How AI is struggling
Recently the Nature journal has published a damning response to a study from Google Health written by dozens of scientists regularly appearing in the journal. Google was promoting its successful new trial of an AI detecting breast cancer on medical images. The reason for critics was almost no information published about the code or the testing methodologies, which overall looked like another fancy Big tech promotion rather, than a real-world new discovery.
A growing number of scientists is standing against the lack of transparency in AI research. Science is supposed to rely upon trust, which involves sharing on how research is carried enabling other researchers to build and expand on it by creating the new outcomes.
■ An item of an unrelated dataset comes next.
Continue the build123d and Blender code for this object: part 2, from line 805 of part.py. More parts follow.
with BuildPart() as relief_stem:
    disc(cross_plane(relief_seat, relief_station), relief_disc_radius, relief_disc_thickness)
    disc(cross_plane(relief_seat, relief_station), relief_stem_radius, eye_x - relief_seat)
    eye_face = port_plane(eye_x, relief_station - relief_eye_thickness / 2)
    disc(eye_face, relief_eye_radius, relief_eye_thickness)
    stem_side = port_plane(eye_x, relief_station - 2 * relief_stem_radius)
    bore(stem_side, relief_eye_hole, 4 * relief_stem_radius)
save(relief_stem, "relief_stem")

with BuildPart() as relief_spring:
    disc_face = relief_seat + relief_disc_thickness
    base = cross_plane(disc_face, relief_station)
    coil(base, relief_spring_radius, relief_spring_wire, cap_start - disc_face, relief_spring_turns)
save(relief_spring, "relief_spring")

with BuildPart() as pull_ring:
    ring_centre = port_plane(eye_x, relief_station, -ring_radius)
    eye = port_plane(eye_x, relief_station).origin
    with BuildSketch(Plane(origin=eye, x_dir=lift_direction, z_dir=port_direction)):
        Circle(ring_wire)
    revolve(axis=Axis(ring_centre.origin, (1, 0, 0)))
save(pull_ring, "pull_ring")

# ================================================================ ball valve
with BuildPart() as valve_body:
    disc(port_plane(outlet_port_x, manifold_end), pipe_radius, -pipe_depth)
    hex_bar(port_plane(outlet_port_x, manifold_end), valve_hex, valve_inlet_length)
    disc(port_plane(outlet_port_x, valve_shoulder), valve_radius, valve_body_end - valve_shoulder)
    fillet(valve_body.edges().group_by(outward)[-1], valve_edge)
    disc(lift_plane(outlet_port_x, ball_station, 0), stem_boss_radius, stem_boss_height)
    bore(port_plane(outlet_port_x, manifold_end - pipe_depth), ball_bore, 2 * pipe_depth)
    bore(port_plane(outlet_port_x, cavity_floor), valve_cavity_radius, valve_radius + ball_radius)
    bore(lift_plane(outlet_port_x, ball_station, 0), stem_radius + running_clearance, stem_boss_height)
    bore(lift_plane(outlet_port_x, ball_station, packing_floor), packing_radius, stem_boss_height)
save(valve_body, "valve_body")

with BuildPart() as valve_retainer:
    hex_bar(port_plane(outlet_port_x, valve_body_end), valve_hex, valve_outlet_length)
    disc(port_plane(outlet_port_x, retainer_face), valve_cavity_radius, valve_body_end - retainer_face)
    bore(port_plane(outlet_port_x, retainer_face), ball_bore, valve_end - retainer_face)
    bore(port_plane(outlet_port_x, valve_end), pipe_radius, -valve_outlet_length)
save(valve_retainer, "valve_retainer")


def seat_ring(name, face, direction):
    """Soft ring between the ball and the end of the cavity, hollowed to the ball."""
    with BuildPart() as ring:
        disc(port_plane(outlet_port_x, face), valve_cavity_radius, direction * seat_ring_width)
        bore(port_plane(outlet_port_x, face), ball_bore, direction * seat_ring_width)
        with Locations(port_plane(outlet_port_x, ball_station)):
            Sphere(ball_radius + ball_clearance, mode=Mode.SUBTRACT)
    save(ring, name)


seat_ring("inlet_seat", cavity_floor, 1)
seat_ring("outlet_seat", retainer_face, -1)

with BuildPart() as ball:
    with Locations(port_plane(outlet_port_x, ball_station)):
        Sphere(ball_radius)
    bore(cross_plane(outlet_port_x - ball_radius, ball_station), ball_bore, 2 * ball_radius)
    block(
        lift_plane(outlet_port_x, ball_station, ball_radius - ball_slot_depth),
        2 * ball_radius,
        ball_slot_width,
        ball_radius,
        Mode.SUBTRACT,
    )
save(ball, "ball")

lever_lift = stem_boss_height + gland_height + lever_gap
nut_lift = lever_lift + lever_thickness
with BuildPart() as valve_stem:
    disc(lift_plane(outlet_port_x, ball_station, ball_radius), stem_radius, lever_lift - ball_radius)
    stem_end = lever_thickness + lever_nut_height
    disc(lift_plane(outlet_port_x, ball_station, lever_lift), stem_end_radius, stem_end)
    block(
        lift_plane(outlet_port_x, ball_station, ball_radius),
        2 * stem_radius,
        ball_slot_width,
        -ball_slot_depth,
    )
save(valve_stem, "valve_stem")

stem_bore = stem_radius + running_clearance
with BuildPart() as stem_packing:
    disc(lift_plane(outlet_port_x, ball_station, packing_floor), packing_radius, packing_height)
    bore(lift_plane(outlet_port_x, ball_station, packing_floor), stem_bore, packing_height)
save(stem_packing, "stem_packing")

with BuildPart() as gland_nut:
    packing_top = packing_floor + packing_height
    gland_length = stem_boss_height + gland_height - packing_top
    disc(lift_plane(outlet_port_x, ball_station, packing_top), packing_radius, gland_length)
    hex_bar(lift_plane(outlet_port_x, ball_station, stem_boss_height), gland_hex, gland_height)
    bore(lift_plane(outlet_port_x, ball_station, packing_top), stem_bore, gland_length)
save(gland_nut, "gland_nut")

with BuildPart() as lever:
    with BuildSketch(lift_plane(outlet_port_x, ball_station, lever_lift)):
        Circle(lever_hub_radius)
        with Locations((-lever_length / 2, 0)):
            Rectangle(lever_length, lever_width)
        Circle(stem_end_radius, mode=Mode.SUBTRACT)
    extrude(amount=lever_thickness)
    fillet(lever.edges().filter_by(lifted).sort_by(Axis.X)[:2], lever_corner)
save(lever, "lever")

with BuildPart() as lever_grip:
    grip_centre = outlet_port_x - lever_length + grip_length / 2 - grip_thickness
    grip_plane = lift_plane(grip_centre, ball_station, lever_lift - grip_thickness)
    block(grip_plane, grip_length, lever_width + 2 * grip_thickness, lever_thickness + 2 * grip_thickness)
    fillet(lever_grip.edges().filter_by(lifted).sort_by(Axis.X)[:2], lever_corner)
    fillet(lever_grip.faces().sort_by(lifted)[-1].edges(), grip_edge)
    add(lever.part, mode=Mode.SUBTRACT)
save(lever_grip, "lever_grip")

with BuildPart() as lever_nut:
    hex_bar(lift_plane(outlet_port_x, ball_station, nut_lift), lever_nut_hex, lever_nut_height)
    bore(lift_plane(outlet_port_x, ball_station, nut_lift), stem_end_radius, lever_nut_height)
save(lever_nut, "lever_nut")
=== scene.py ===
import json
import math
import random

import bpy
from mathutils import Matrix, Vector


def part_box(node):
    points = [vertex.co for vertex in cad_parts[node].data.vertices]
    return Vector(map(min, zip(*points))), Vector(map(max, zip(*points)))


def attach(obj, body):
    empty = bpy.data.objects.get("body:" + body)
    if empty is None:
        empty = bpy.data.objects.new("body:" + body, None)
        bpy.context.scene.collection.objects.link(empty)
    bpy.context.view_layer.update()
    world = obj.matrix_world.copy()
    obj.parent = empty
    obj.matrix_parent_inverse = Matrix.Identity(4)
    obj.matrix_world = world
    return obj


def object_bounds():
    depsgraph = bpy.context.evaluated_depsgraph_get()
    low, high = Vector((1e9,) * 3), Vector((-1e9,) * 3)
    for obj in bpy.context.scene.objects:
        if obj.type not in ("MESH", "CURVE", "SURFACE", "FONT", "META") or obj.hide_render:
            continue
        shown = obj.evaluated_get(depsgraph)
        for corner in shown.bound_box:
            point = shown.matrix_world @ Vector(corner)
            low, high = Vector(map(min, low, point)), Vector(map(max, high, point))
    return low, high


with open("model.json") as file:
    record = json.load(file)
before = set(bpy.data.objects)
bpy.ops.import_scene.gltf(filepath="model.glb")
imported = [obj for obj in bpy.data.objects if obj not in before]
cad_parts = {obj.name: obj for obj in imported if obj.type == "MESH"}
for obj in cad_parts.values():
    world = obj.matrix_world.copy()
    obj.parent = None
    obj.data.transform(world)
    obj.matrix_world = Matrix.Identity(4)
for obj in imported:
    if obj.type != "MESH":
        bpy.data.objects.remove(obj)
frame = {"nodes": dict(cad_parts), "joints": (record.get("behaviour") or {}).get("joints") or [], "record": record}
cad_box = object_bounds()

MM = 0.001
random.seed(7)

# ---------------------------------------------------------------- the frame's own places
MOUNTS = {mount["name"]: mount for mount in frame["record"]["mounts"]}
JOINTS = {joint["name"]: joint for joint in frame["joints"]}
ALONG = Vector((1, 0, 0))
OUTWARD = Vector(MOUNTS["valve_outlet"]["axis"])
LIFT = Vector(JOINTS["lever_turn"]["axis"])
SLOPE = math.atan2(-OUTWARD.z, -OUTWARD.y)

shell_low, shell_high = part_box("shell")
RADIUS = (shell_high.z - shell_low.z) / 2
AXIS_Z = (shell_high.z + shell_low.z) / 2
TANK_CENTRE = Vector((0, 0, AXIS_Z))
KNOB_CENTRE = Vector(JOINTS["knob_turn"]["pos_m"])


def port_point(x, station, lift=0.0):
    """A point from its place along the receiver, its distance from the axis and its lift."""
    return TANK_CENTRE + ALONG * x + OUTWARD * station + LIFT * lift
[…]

In reality, a relatively small number of studies gets fully replicated because researchers are more interested in the new experiments producing new outcomes. When it comes to precision sciences, including computer science, researchers are expected to provide the data required to repeat and rerun the same experiments.
AI is on fire for a variety of reasons. On one hand, it is a new technology that went massive over the past decade and became an experimental science just few years ago.
The shortage of transparency interferes the new AI models from a proper assessment for bias and consistency. On another hand, AI is moving rapidly to real-world applications, impacting people and their lives. A machine-learning model working well in the lab may fail in life and create risky scenarios for well-being of the people. Therefore, a stronger foundation for AI advancement lays in research replication.